At the 20th Japan Media Arts Festival held by Agency for Cultural Affairs, Government of Japan you are the only Japanese winner of the New Face Award in the Art Division with your media installation “You would come back there to see me again the following day.” What kind of art is this? The title as well is quite impressive.

It is an installation work using picture devices such as frames, mirrors and video cameras. I hung up a number of frames that had the same shape, and then in different frames you might have a mirror, or the sky or a projected image, and viewers were invited to walk around inside the installation. They would discover themselves being reflected in unexpected places. As they would not intuitively understand why their image was appearing over here or there, they would be conscious of the fact that they were being watched and would walk over to check what was occurring in those places.

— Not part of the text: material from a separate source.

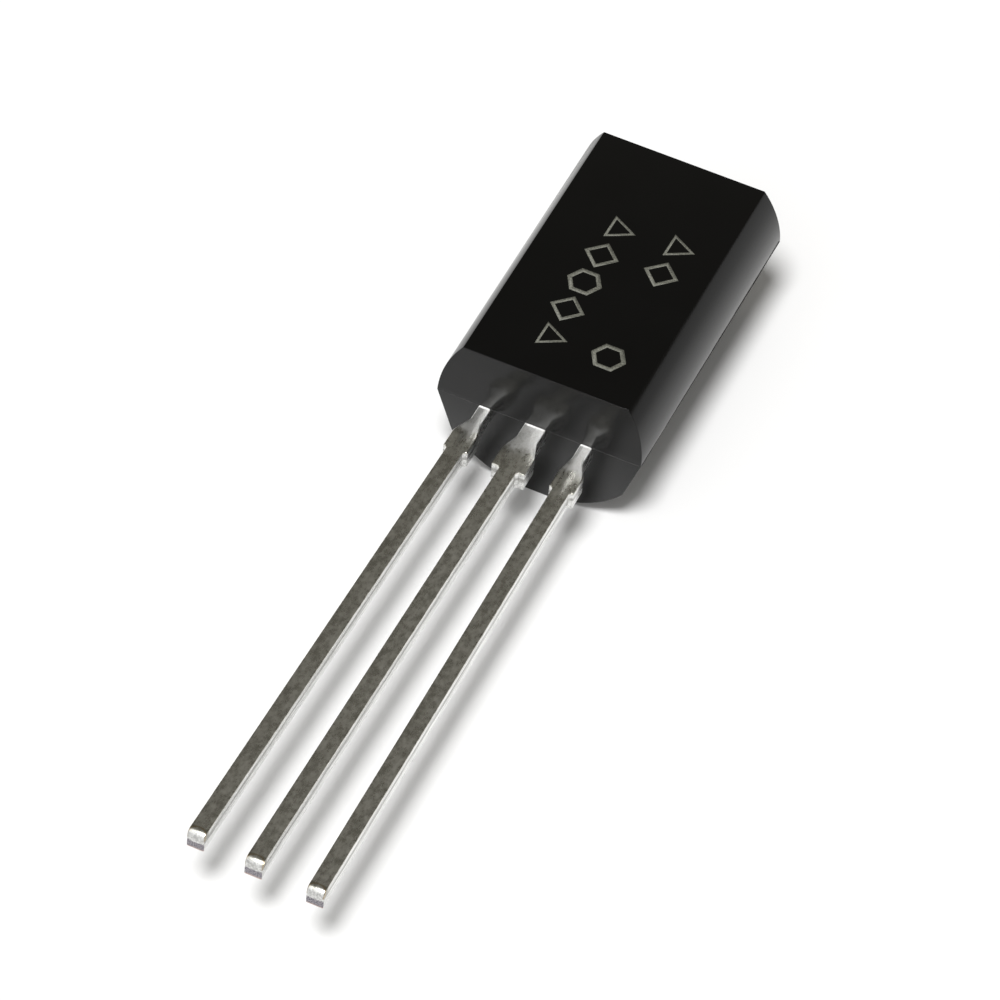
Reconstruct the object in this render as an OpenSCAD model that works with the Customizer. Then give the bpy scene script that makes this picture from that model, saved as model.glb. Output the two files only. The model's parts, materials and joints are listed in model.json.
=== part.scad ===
// A long-bodied transistor with three leads, lying on its back with its flat marked face up.
// X runs across the body, Y along it with the leads towards -Y, and Z out of the flat face.
// The origin is under the middle of the whole part, on the surface that the rounded back lies on.

/* [Moulded body] */
// Width of the body where its two mould halves meet
body_width = 4.9; // [4.7:0.05:5.3]
// Length of the body where its two mould halves meet
body_length = 7.8; // [7:0.1:9]
// Height of the flat marked face above the parting plane
front_height = 1.45; // [1.2:0.05:1.7]
// Depth of the rounded back below the parting plane
back_depth = 2.27; // [2:0.05:2.6]
// Width of the narrow flat along the middle of the rounded back
back_flat_width = 1; // [0.6:0.05:1.2]
// Height of the slanting side walls below the parting plane
side_height = 1.22; // [0.9:0.02:1.5]
// How far each side wall slants inward over its height
side_slant = 0.38; // [0.2:0.02:0.6]
// Draft of the two end faces, in degrees
end_draft = 5; // [1:0.5:8]
// Break along the edges of the flat face
edge_break = 0.07; // [0.02:0.01:0.15]

/* [Lead frame] */
// Spacing of the leads
lead_pitch = 1.27; // [1.2:0.01:1.4]
// Thickness of the stamped lead frame
lead_thickness = 0.48; // [0.35:0.01:0.55]
// Width of each leg
leg_width = 0.39; // [0.3:0.01:0.5]
// How far the lead frame sits off the middle of the body
lead_offset = -0.08; // [-0.15:0.01:0.15]
// Width of the collector neck, beside the body
collector_neck_width = 0.48; // [0.4:0.01:0.6]
// Width of the collector shoulder
collector_shoulder_width = 0.78; // [0.66:0.01:0.9]
// Width of the two outer necks
outer_neck_width = 0.27; // [0.2:0.01:0.36]
// How far the outer necks sit in towards the collector
outer_neck_inset = 0.05; // [0:0.01:0.08]
// Width of the two outer shoulders
outer_shoulder_width = 0.58; // [0.5:0.01:0.66]
// Distance from the body to where the shoulders are full width
neck_length = 0.9; // [0.6:0.02:1.2]
// Length over which each neck widens to its shoulder
taper_length = 0.45; // [0.1:0.05:0.6]
// Length of the shoulders at full width
shoulder_length = 0.52; // [0.4:0.02:0.8]
// Length of the emitter lead outside the body
emitter_length = 13.7; // [5:0.1:16]
// Length of the collector lead outside the body
collector_length = 13.8; // [5:0.1:16]
// Length of the base lead outside the body
base_length = 13.9; // [5:0.1:16]
// How far the tip of the emitter lead leans to the side
emitter_lean = -0.2; // [-0.3:0.01:0.3]
// How far the tip of the collector lead leans to the side
collector_lean = -0.09; // [-0.3:0.01:0.3]
// How far the tip of the base lead leans to the side
base_lean = 0.09; // [-0.3:0.01:0.3]
// Radius that the cutting tool rolled onto the tips
tip_roll = 0.16; // [0.05:0.01:0.25]

/* [Inside the body] */
// Width of the collector stem inside the body
stem_width = 0.6; // [0.5:0.02:0.8]
// Distance from the bottom end of the body to the die pad
pad_start = 2.3; // [2:0.1:2.6]
// Width of the die pad
pad_width = 1.6; // [1.3:0.05:1.7]
// Length of the die pad
pad_length = 2.2; // [1.8:0.1:2.6]
// Diameter of the hole in the stem that the moulding compound fills
lock_hole = 0.3; // [0.2:0.01:0.36]
// Width of the bonding posts on the outer leads
post_width = 0.66; // [0.5:0.02:0.72]
// Length of the bonding posts
post_length = 1.1; // [0.8:0.05:1.4]
// Width of the square silicon die
die_width = 0.8; // [0.6:0.05:1]
// Thickness of the die
die_thickness = 0.2; // [0.1:0.01:0.3]
// Thickness of the solder under the die
solder_thickness = 0.03; // [0.02:0.01:0.06]
// How far the solder spreads past each side of the die
solder_spread = 0.06; // [0.02:0.01:0.12]
// Diameter of the two bond wires
wire_diameter = 0.06; // [0.04:0.01:0.09]
// Diameter of the ball that starts each wire on the die
ball_diameter = 0.16; // [0.12:0.01:0.22]
// Height of the flattened ball
ball_height = 0.05; // [0.03:0.01:0.08]
// Height of the top of the wire loops above the lead frame
loop_height = 0.6; // [0.5:0.02:0.8]

/* [Hidden] */

arc_facets = 96;
fine_facets = 32;
wire_sides = 8;
wire_steps = 12;
step_chamfer = 0.05;
past = 1;
overlap = 0.1;

// The moulding in section, across the body. The back is an arc from side wall to side wall
// whose lowest part is cut off by the narrow flat, and its centre is back_centre above the
// parting plane.
body_radius = body_width / 2;
back_half_width = body_radius - side_slant;
back_rise = back_depth - side_height;
back_centre = (back_half_width ^ 2 - (back_flat_width / 2) ^ 2 + side_height ^ 2 - back_depth ^ 2)
              / (2 * back_rise);
back_radius = norm([back_half_width, side_height + back_centre]);
flat_half_width = sqrt(body_radius ^ 2 - front_height ^ 2);

// The drafted ends, along the body
front_inset = front_height * tan(end_draft);
back_inset = back_depth * tan(end_draft);

// Where the part lies: leads and body centred on the origin, back touching the surface
longest_lead = max(emitter_length, collector_length, base_length);
frame_y = (longest_lead - body_length) / 2;

// Stations along the leads and centres across them
shoulder_end = neck_length + shoulder_length;
root_length = 0.5;
emitter_x = lead_offset - lead_pitch;
collector_x = lead_offset;
base_x = lead_offset + lead_pitch;

// The die in the middle of its pad, and the feet of the wires
die_y = pad_start + pad_length / 2;
die_base_z = solder_thickness;
die_top_z = die_base_z + die_thickness;
bond_shift = die_width / 4;
post_y = pad_start + post_length / 2;

// Lifts a shape drawn about the parting plane and the bottom end to where the part lies
module lay_on_back() {
    translate([0, frame_y, back_depth])
        children();
}

// Outline of the moulding across the body, in X and Z
module body_section() {
    intersection() {
        circle(r = body_radius, $fn = arc_facets);
        polygon([[-body_radius - past, 0], [body_radius + past, 0],
                 [flat_half_width + edge_break, front_height - edge_break],
                 [flat_half_width - edge_break, front_height],
                 [-flat_half_width + edge_break, front_height],
                 [-flat_half_width - edge_break, front_height - edge_break]]);
    }
    polygon([[-body_radius, 0], [-back_half_width, -side_height],
             [back_half_width, -side_height], [body_radius, 0]]);
    intersection() {
        translate([0, back_centre])
            circle(r = back_radius, $fn = arc_facets);
        translate([-back_half_width, -back_depth])
            square([2 * back_half_width, back_rise]);
    }
}

// Outline of the moulding along the body, in Y and Z, with its drafted ends
module body_profile() {
    polygon([[0, 0], [front_inset, front_height - edge_break],
             [front_inset + edge_break, front_height],
             [body_length - front_inset - edge_break, front_height],
             [body_length - front_inset, front_height - edge_break], [body_length, 0],
             [body_length - back_inset, -back_depth], [back_inset, -back_depth]]);
}

// Outside shape of the moulding: its section along Y, cut to its drafted profile
module body_shape() {
    intersection() {
        translate([0, body_length + past, 0])
            rotate([90, 0, 0])
                linear_extrude(body_length + 2 * past)
                    body_section();
        rotate([90, 0, 90])
            linear_extrude(body_width + 2 * past, center = true)
                body_profile();
    }
}

// Gives an outline the frame's thickness, with its front face on the parting plane
module plate() {
    translate([0, 0, -lead_thickness])
        linear_extrude(lead_thickness)
            children();
}

// A straight strip of the frame, centred on x
module strip(x, width, from, to) {
    plate()
        translate([x - width / 2, from])
            square([width, to - from]);
}

// The corner that the cutting tool rolls off a lead's tip
module tip_corner(length) {
    rotate([90, 0, 90])
        linear_extrude(body_width, center = true)
            difference() {
                translate([-length - past, -tip_roll])
                    square([tip_roll + past, tip_roll + past]);
                translate([tip_roll - length, -tip_roll])
                    circle(r = tip_roll, $fn = fine_facets);
            }
}

// A lead outside the body: its neck, which widens to the shoulder that is left of the bar
// between the leads, and its leg, which leans a little to the side
module outside_lead(neck_x, neck_width, x, shoulder_width, length, lean) {
    shoulder = shoulder_width / 2;
    half = leg_width / 2;
    neck = neck_width / 2;
    neck_end = taper_length - neck_length;
    step_end = -shoulder_end - step_chamfer;
    difference() {
        plate()
            polygon([[neck_x - neck, overlap], [neck_x + neck, overlap], [neck_x + neck, neck_end],
                     [x + shoulder, -neck_length], [x + shoulder, -shoulder_end],
                     [x + half + step_chamfer, -shoulder_end], [x + half, step_end],
                     [x + lean + half, -length], [x + lean - half, -length],
                     [x - half, step_end], [x - half - step_chamfer, -shoulder_end],
                     [x - shoulder, -shoulder_end], [x - shoulder, -neck_length],
                     [neck_x - neck, neck_end]]);
        tip_corner(length);
    }
}

// An outer lead, with the bonding post that its wire lands on
module outer_lead(x, side, length, lean) {
    neck_x = x - side * outer_neck_inset;
    union() {
        outside_lead(neck_x, outer_neck_width, x, outer_shoulder_width, length, lean);
        strip(neck_x, outer_neck_width, 0, pad_start + overlap);
        strip(x, post_width, pad_start, pad_start + post_length);
    }
}

// A bond wire: a flattened ball on the die and a loop over to a post
module bond_wire(from, to) {
    run = norm(to - from);
    foot_z = die_top_z + ball_height;
    turn = atan2(to[1] - from[1], to[0] - from[0]);
    // Rings along a half ellipse that leaves the ball and meets the post upright
    stations = [for (i = [0 : wire_steps]) 180 * i / wire_steps];
    rings = [for (a = stations) let (base = a <= 90 ? foot_z : 0,
                                     rise = loop_height - base,
                                     along = run / 2 * (1 - cos(a)),
                                     up = base + rise * sin(a),
                                     tilt = atan2(rise * cos(a), run / 2 * sin(a)))
        [for (k = [0 : wire_sides - 1])
            let (w = 360 * (k + 0.5) / wire_sides,
                 out = wire_diameter / 2 * cos(w),
                 side = wire_diameter / 2 * sin(w))
            [along - out * sin(tilt), side, up + out * cos(tilt)]]];
    points = [for (ring = rings) each ring];
    last = wire_steps * wire_sides;
    quads = [for (i = [0 : wire_steps - 1], k = [0 : wire_sides - 1])
        let (n = (k + 1) % wire_sides, a = i * wire_sides, b = a + wire_sides)
        [a + k, a + n, b + n, b + k]];
    first_cap = [for (k = [wire_sides - 1 : -1 : 0]) k];
    last_cap = [for (k = [0 : wire_sides - 1]) last + k];
    translate([from[0], from[1], 0])
        rotate([0, 0, turn])
            polyhedron(points = points, faces = concat([first_cap, last_cap], quads));
    translate([from[0], from[1], die_top_z])
        cylinder(d = ball_diameter, h = ball_height, $fn = fine_facets);
}

module emitter_lead() {
    color("silver")
        lay_on_back()
            outer_lead(emitter_x, -1, emitter_length, emitter_lean);
}

module collector_lead() {
    color("silver")
        lay_on_back()
            union() {
                outside_lead(collector_x, collector_neck_width, collector_x,
                             collector_shoulder_width, collector_length, collector_lean);
                strip(collector_x, collector_neck_width, 0, root_length + overlap);
                plate()
                    difference() {
                        translate([collector_x - stem_width / 2, root_length])
                            square([stem_width, pad_start + overlap - root_length]);
                        translate([collector_x, (pad_start + root_length) / 2])
                            circle(d = lock_hole, $fn = fine_facets);
                    }
                strip(collector_x, pad_width, pad_start, pad_start + pad_length);
            }
}

module base_lead() {
    color("silver")
        lay_on_back()
            outer_lead(base_x, 1, base_length, base_lean);
}

module die_solder() {
    solder_width = die_width + 2 * solder_spread;
    color("lightgrey")
        lay_on_back()
            translate([collector_x - solder_width / 2, die_y - solder_width / 2, 0])
                cube([solder_width, solder_width, solder_thickness]);
}

module transistor_die() {
    color("slategrey")
        lay_on_back()
            translate([collector_x - die_width / 2, die_y - die_width / 2, die_base_z])
                cube([die_width, die_width, die_thickness]);
}

module emitter_wire() {
    color("gold")
        lay_on_back()
            bond_wire([collector_x - bond_shift, die_y], [emitter_x, post_y]);
}

module base_wire() {
    color("gold")
        lay_on_back()
            bond_wire([collector_x + bond_shift, die_y - bond_shift], [base_x, post_y]);
}

// The moulding fills everything round the pieces inside it
module moulded_body() {
    color([0.09, 0.09, 0.1])
        difference() {
            lay_on_back()
                body_shape();
            emitter_lead();
            collector_lead();
            base_lead();
            die_solder();
            transistor_die();
            emitter_wire();
            base_wire();
        }
}

moulded_body();
emitter_lead();
collector_lead();
base_lead();
die_solder();
transistor_die();
emitter_wire();
base_wire();
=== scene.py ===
# %% [markdown]
# A small transistor on a white table
# The part is a black moulded body with a flat face, lying on its domed back, and three
# stamped, tin-plated leads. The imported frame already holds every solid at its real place, so
# this script only gives the surfaces their looks: crisp glossy moulding compound, dull tin
# plate with rolled edges, the fine flash of the mould, and pale marks on the flat face.

# %% Load the frame and keep its box
import json
import math
import bmesh
import bpy
from mathutils import Matrix, Vector

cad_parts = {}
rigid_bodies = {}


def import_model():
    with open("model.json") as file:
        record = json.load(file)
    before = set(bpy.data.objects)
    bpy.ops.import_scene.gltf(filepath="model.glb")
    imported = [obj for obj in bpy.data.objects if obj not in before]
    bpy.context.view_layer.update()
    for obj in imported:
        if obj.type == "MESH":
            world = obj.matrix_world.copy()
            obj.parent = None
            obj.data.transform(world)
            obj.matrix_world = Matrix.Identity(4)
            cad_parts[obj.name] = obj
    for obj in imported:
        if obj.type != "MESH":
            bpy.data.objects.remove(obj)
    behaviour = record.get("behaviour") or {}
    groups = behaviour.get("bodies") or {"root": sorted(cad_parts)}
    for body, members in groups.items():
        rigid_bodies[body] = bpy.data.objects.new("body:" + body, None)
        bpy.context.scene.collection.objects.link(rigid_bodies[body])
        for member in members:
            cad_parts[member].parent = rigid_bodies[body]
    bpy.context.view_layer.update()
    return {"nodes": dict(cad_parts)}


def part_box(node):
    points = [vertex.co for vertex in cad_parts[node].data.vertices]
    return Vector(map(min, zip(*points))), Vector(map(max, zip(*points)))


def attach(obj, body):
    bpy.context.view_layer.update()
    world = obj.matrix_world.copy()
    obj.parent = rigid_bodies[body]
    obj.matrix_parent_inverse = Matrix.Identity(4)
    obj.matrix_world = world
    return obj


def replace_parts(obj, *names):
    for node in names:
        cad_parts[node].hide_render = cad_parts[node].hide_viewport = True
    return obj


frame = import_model()
MM = 0.001
# Points closer together than this, in metres, are one point.
MERGE = 1e-7
print("nodes:", ", ".join(sorted(frame["nodes"])))

# %% [markdown]
# Sizes
# The body's outline is taken from the frame's own boxes, so the pieces made here always fit
# the solids. Only what a box can't say is written down: where the side walls end, how far
# they slant, the narrow flat along the back, the draft of the ends, and the small radii along
# the edges, which grow towards the two sides of the far end.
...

“You would come back there to see me again the following day.” Installation, 2016, NTT InterCommunication Center [ICC], Tokyo, Open Space 2016: Media Conscious © Michiko Tsuda

The title is related to the material in my paper, in English grammatically we would say “She said, ‘I am here’” as a translation for 彼女は言った、「私はここにいる」and “She told me that she was there” for 「彼女はそこにいたと、私に言った」, so as you can see, the subject has changed in these quotes. I was thinking that a subject change might also be occurring when we watch something like this visually on a screen. I realized that in the work that I was trying to do, something similar was taking place, for example capturing a quote visually in a frame of a film and feeling empathy with the film’s character, while immersing oneself into the event taking place, and thinking about entering into that quote.

It depends on the state of the viewer, but cutting something from within the frame and looking at it, or looking and supposing that there is a connection between what is inside and outside of the frame may change whether we are looking by what we can call direct speech or indirect speech. In reality, as one sentence transforms half-way through, then by the context of one’s own direct speech the sentence of a title can change, so with words like ‘you’ (あなた) or ‘there’(そこ)it’s unclear what they are referring to.